I was surprised to read on DVC News that the room sizes at the new Villas at Disney's Grand Floridian Resort & Spa are the second largest of all DVC Resorts at WDW FL.

The Grand Floridian Deluxe Studio being 374 square feet while an OKW studio is the largest at 390 square feet, the Beach Club in third place at 365 square feet, with Bay Lake Tower being one of the smallest at 339 square feet.

And the Grand Floridian Grand Villas are the Grandest at 2,800 square feet with OKW coming second at 2,375 square feet.

Possibly another of the reasons for the higher amount of points required for a room there?


----------



## corpcomp

Yes but the main reason is the location and the quality of the rooms.  To have TVs built into the bathroom mirrors and hardwood floors, country farm sinks is over the top. They are catering to a richer crowd, especially at $150 per point. Beyond my reach with a kid going into college in August.


----------



## Fantasia Sam

I'm totally in love with the shower in the Studio BUT I worry about the loss of storage in the Studio with the "trundle" bed option that I saw.  We won't be buying here but I do hope to stay here some time


----------



## Revtel

We had a look around the 'models' last week, and they are truly stunning. The DVC standard is generally very high, but the new accommodation at GF is certainly a step up.

Would I stay there? Possibly for a night or two, but I can stay longer for the same points elsewhere on DVC.

Would I buy there? Not a chance!  $150 per point is way beyond me, and in any event, if I want more points, I can buy resale for less than half the cost of new.


----------



## crabbie1

Revtel said:


> We had a look around the 'models' last week, and they are truly stunning. The DVC standard is generally very high, but the new accommodation at GF is certainly a step up.
> 
> Would I stay there? Possibly for a night or two, but I can stay longer for the same points elsewhere on DVC.
> 
> Would I buy there? Not a chance!  $150 per point is way beyond me, and in any event, if I want more points, I can buy resale for less than half the cost of new.



Good points in september if lucky enough to get a studio. Dont know if I will try it yet though.

Sent from my iPad using DISBoards


----------



## UK mum of 4

What is the trundle bed option in the studio? Does it mean the studio will sleep 5?


----------



## Samaya

UK mum of 4 said:


> What is the trundle bed option in the studio? Does it mean the studio will sleep 5?



Yes, a studio at the Grand Floridian is possibly one of the best valued DVC rooms for a family of 5, you can book 5 adults plus one infant (under 3) into the studio.

Up to now families of 5 had limited room options and at most resorts they would have needed to book into at least a 1-bed and provide their own bedding for one of their party. 

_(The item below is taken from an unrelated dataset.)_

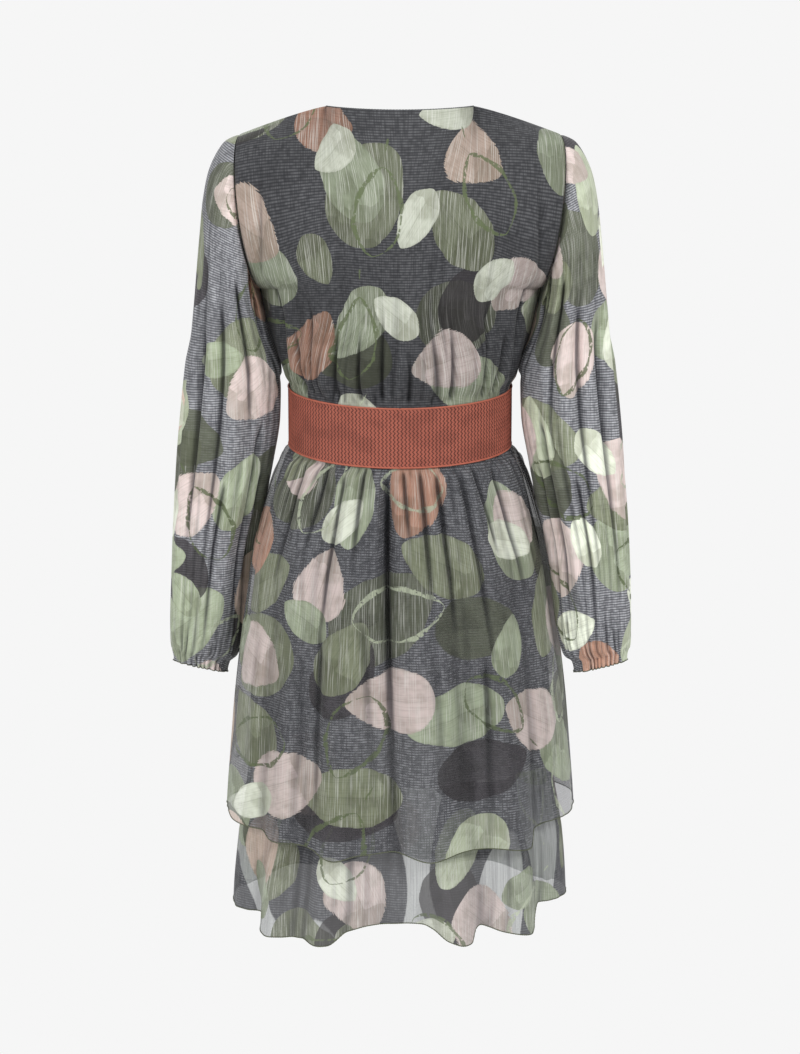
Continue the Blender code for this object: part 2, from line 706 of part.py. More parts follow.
def build_belt():
    rows = [0.0, 0.045, 0.955, 1.0]

    def place(u, v):
        angle = 360.0 * u
        over = smooth((BELT_IN - angle) / BELT_STEP) * smooth((angle - BELT_OUT) / BELT_STEP)
        roll = EDGE_ROLL if v < 0.02 or v > 0.98 else 0.0
        point = section_point(angle, waist_z(angle), BELT_CLEAR + ELASTIC + LAP * over + roll)
        return point + Vector((0.0, 0.0, BELT_HEIGHT * (0.5 - row_level(v, rows))))

    def square(u, v):
        return square_to(place, u, 0.5, False)

    cloth_wall("belt", 56, len(rows) - 1, place, square, False, ELASTIC, True, BELT_COLOUR)


for old in list(bpy.data.objects):
    bpy.data.objects.remove(old, do_unlink=True)
shoulders = bpy.data.objects.new("shoulders", None)
bpy.context.collection.objects.link(shoulders)

build_bodice("bodice_back", BACK, LEFT, 44, [(0.0, -1.0), (12 / 44, -NECK), (32 / 44, NECK), (1.0, 1.0)],
             lambda across: 1.0, lambda across, level: 0.0)
front_stops = [(0.0, 1.0), (8 / 24, NECK), (1.0, WRAP_END)]
build_bodice("bodice_front_left", FRONT, LEFT, 24, front_stops,
             lambda across: min(wrap_edge(across), 1.0), lambda across, level: 0.0)
build_bodice("bodice_front_right", FRONT, RIGHT, 24, front_stops,
             lambda across: min(wrap_edge(across), 1.0), front_lap)

build_skirt_piece("overlay_back", -90.0, 180.0, 56, 10, lambda a: waist_z(a) - 0.5 * SEAM,
                  lambda a, past: read(BACK_HEM, "z", a), overlay_point)
build_skirt_piece("overlay_front_left", 90.0, 126.4, 30, 9, lambda a: waist_z(a) - 0.5 * SEAM,
                  lambda a, past: read(FRONT_HEM, "z", past), overlay_point, True)
build_skirt_piece("overlay_front_right", 270.0, -126.4, 30, 9, lambda a: waist_z(a) - 0.5 * SEAM,
                  lambda a, past: read(FRONT_HEM, "z", past),
                  lambda a, z: overlay_point(a, z, hem_lap(a)), True)
for name, start in (("back", -90.0), ("front", 90.0)):
    build_skirt_piece("underskirt_" + name, start, 180.0, 24, 7, lambda a: waist_z(a) - 0.5 * SEAM,
                      lambda a, past: TIER_TOP + 0.5 * SEAM, underskirt_point)
    build_skirt_piece("flounce_" + name, start, 180.0, 42, 5, lambda a: TIER_TOP - 0.5 * SEAM,
                      lambda a, past: read(TIER_HEM, "z", a), tier_point)
for side, hand in (("left", LEFT), ("right", RIGHT)):
    build_sleeve(side, hand, 22, 13)
    build_cuff(side, hand, 56)
build_belt()
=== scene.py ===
# Looks of the wrap dress: thin printed cloth, rolled hems, a ribbed elastic belt, floor, light and camera.
# Metres, but the tables of the form are in millimetres; +Z up, the wearer faces -Y, the wearer's left is +X.
# Angles run round the body in degrees: 0 centre back, 90 left side, 180 centre front.

import math

import bmesh
import bpy
import numpy as np
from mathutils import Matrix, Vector


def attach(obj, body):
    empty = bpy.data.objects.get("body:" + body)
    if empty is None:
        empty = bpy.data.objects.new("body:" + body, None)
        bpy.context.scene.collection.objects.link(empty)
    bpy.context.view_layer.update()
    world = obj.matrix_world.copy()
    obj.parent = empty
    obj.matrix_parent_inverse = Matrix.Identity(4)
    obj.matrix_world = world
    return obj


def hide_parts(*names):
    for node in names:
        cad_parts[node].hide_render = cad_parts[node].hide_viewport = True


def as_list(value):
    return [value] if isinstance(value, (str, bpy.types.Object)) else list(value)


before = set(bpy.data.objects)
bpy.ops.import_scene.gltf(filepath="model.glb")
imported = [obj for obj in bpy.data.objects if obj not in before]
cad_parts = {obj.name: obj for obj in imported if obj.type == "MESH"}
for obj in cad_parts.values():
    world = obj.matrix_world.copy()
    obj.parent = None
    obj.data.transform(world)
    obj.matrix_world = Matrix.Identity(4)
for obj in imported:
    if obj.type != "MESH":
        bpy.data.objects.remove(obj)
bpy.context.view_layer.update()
print("frame loaded")

# the dress's form: the functions up to the cloth give a point for a place on the body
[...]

So as the GF studio uses less points than a one bed and at any of the other DVC resort it is by far the cheapest option for a family of 5.


----------



## RDP

The villas at the GF are beautiful, we went to a DVC members event at SSR last week and looked at the models. Would love to add on there but the price is currently almost double what we paid in 2008 for AKV! Not sure how feasible it will be based on the fact they are talking about selling out within 18 months and a point price hike! The lay out is good and the decor and finishing looks great. The actual construction was racing along from what we could see from the monorail. The new pool area at the GF also looked good.

1999-Swan, 2001- Grand Floridian, 2002-Yacht & Beach Club, 2003- Animal Kingdom Lodge,2004- Grand Floridian&Disney Cruise,2006- Off site, 2008- Dolphin, 2009-AKV Kidani, 2010-Saratoga Springs ,2011-AKV Kidani ,2012 - Port Orleans, DCL-Dream & Beach Club, 2013 - AKV Kidani


----------